I’d say the hardest part was trying to keep the needle from getting twisted in the individual strands of floss. All the spots where the floss isn’t even with the rest of the flower are places where I accidentally caught the floss on my needle. I probably could’ve avoided it if I’d been more careful, but I watching Netflix while I was working on this, so my focus wasn’t 100% there (I blame Criminal Minds, not myself).
Side note: If you can’t already tell, the dark pink rose with the three leaves in the bottom left was my first attempt…yikes.
I didn’t follow a specific pattern with the roses, but I watched a couple tutorials and then experimented with the placement of the flowers and leaves. I liked this strategy because I could follow instructions but also make it my own.
The next project I completed was inspired by a video I found on Pinterest of this hanging plant design.

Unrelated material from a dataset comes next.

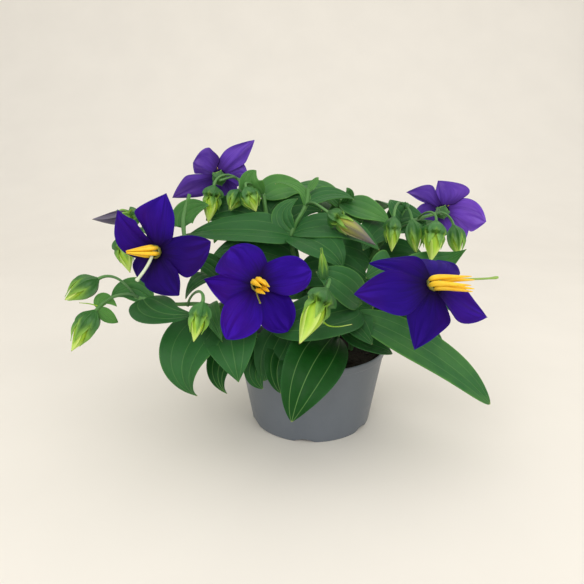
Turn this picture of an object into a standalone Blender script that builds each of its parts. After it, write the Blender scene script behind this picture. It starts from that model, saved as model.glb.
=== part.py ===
"""Potted persian violet: a large-flowered Exacum in a low 10.5 cm nursery pot.

The origin is the centre of the pot's underside, +Z is up and -Y is the side that faces the
viewer. Every size and place below is in millimetres; meshes are scaled to metres when made.
"""

import math
from collections import namedtuple

import bmesh
import bpy
from mathutils import Quaternion, Vector

MM = 0.001
GAP = 0.3
UP = Vector((0.0, 0.0, 1.0))
SHARP_ANGLE = math.radians(35.0)

# Pot
RIM_RADIUS = 52.5
POT_HEIGHT = 55.8
BASE_RADIUS = 42.9
WALL = 1.2
RIM_BAND = 5.0
RIM_STEP = 0.9
FOOT_WIDTH = 3.4
FLOOR_LIFT = 2.4
PAD_RADIUS = 26.0
PAD_SLOPE = 1.5
PAD_INSIDE = (0.6, -0.8)
FOOT_EDGE = 0.4
CORNER_HEIGHT = 3.0
CORNER_FILL = 1.6
EDGE = 0.6
RIM_DRAFT = 0.2
LIP = 0.5
LIP_DROP = 0.1
SHOULDER_DROP = 0.8
POT_SIDES = 24
NOTCH_COUNT = 6
NOTCH_RADIUS = 12.0
NOTCH_HEIGHT = 2.4
NOTCH_TURN = 22.5
NOTCH_DEPTH = 14.0
NOTCH_SIDES = 12
DRAIN_RADIUS = 4.0
DRAIN_CIRCLE = 33.0
DRAIN_DEPTH = 8.0
DRAIN_SIDES = 6

# Soil
SOIL_TOP = 51.0
SOIL_CROWN = 2.0
SOIL_SHOULDER = 24.0
SOIL_EDGE = (1.5, 1.0)
SOIL_CLEAR = 0.8
SOIL_SIDES = 16
STEM_FOOT = 24.0
HOLE_RADIUS = 2.6
HOLE_SIDES = 6

# Stems and leaves. The lists of rows are shares of the length of a blade.
STEM_SIDES = 5
STEM_RADIUS = 1.8
BRANCH_RADIUS = 1.3
STALK_RADIUS = 0.8
BLADE = 0.9
LONG_LEAF = 40.0
LONG_LEAF_ROWS = (0.0, 0.18, 0.45, 0.77, 1.0)
SHORT_LEAF_ROWS = (0.0, 0.28, 0.68, 1.0)
LEAF_START = 0.0015
LEAF_BASE_POWER = 0.5
LEAF_TIP_POWER = 0.9
LEAF_PEAK = 0.4
LEAF_TIP_SHARE = 0.01

# Flowers. The rows of a petal are shares of its length; each of its three shapes gives the share
# of its half width at every row.
PETAL_BLADE = 0.9
PETAL_ROWS = (0.0, 0.22, 0.46, 0.7, 0.88, 1.0)
DRAWN_PETAL = (0.8, 0.97, 0.88, 0.42, 0.16, 0.03)
POINTED_PETAL = (0.8, 0.94, 1.0, 0.77, 0.37, 0.03)
SQUARED_PETAL = (0.78, 0.89, 0.98, 0.98, 0.77, 0.05)
PETAL_ACROSS = 4
WIDEST_SEAM = 1.2
SECTOR_MARGIN = 1.1
PETAL_CUP = 0.1
THROAT_RADIUS = 4.6
TUBE_LENGTH = 6.0
RING_OUTER = 3.9
RING_INNER = 2.5
RING_HEIGHT = 1.8
RING_SIDES = 8
ANTHERS = 5
ANTHER_RADII = (0.6, 1.15, 1.1, 0.45)
ANTHER_RISES = (3.0, 6.0)
ANTHER_BOW = 1.0
OVARY_RADII = (1.3, 1.9, 0.9)
OVARY_HEIGHT = 2.7
STYLE_SWING = 6.0
STYLE_CLEAR = math.radians(105.0)
STYLE_LIFT = 0.5
STIGMA_SWELL = 1.6
PISTIL_SIDES = 5

# Calyces and buds. BELLY is how far up and out a sepal's wing is, SINUS how far up two sepals
# part, SPREAD the radius at their tips; all are shares of the calyx's length or radius.
SEPALS = 5
SEPAL_WALL = 0.8
BELLY_HEIGHT = 0.36
BELLY_RADIUS = 1.14
SINUS_HEIGHT = 0.62
SINUS_RADIUS = 0.98
BLOOM_SPREAD = 1.0
BUD_SPREAD = 0.92
BLOOM_CALYX = 6.6
CALYX_SEAT = 2.4
STALK_STEPS = 3
STALK_LEAN = 0.25
STALK_ARCH = 0.3
STALK_ARRIVAL = 9.0
BUD_SIDES = 5
BUD_TWIST = 0.35
BUD_TAPER = 0.7

Stem = namedtuple("Stem", "points start_radius end_radius")
Leaf = namedtuple("Leaf", "base middle tip width face fold", defaults=(14.0,))
Bloom = namedtuple("Bloom", "name centre facing stalk petals anthers style splay rod",
                   defaults=(1.7, 0.5))
Petal = namedtuple("Petal", "tip width lift skew twist blunt", defaults=(0.0, 0.0, 0.0))
Bud = namedtuple("Bud", "stalk neck tip length width")
Shoot = namedtuple("Shoot", "name stems leaves blooms buds")


def vec(point):
    """A point of the layout as a vector in millimetres."""
    return Vector(point)


def smooth_path(points, steps):
    """A Catmull-Rom curve through the given points, with the same number of steps a span."""
    knots = [vec(p) for p in points]
    knots = [knots[0] * 2 - knots[1]] + knots + [knots[-1] * 2 - knots[-2]]
    path = []
    for i in range(1, len(knots) - 2):
        a, b, c, d = knots[i - 1:i + 3]
        for k in range(steps):
            t = k / steps
            path.append(0.5 * (2 * b + (c - a) * t + (2 * a - 5 * b + 4 * c - d) * t * t
                               + (3 * b - a - 3 * c + d) * t ** 3))
    path.append(knots[-2])
    return path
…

I didn’t have the same flosses (or the skill set, lol) as the person in the video, so I did the best I could. My project turned out slightly crooked, but I was surprised by how easy it was to follow along with the pattern.
After following a few patterns, I decided to try creating one of my own. Using a ruler, I drew a dress on a hanger. I filled in the dress with a pale yellow floss and dotted the skirt in little blue flowers, which I made using the French knot stitch. The dress itself wasn’t difficult at all, but I struggled a bit with the French knot. I didn’t love the final result, but I think with practice it could get easier.
Overall, I really enjoyed learning embroidery. Aside from a few initial struggles, the process wasn’t complicated, and the materials weren’t too expensive. I could definitely see myself continuing with it with in the future.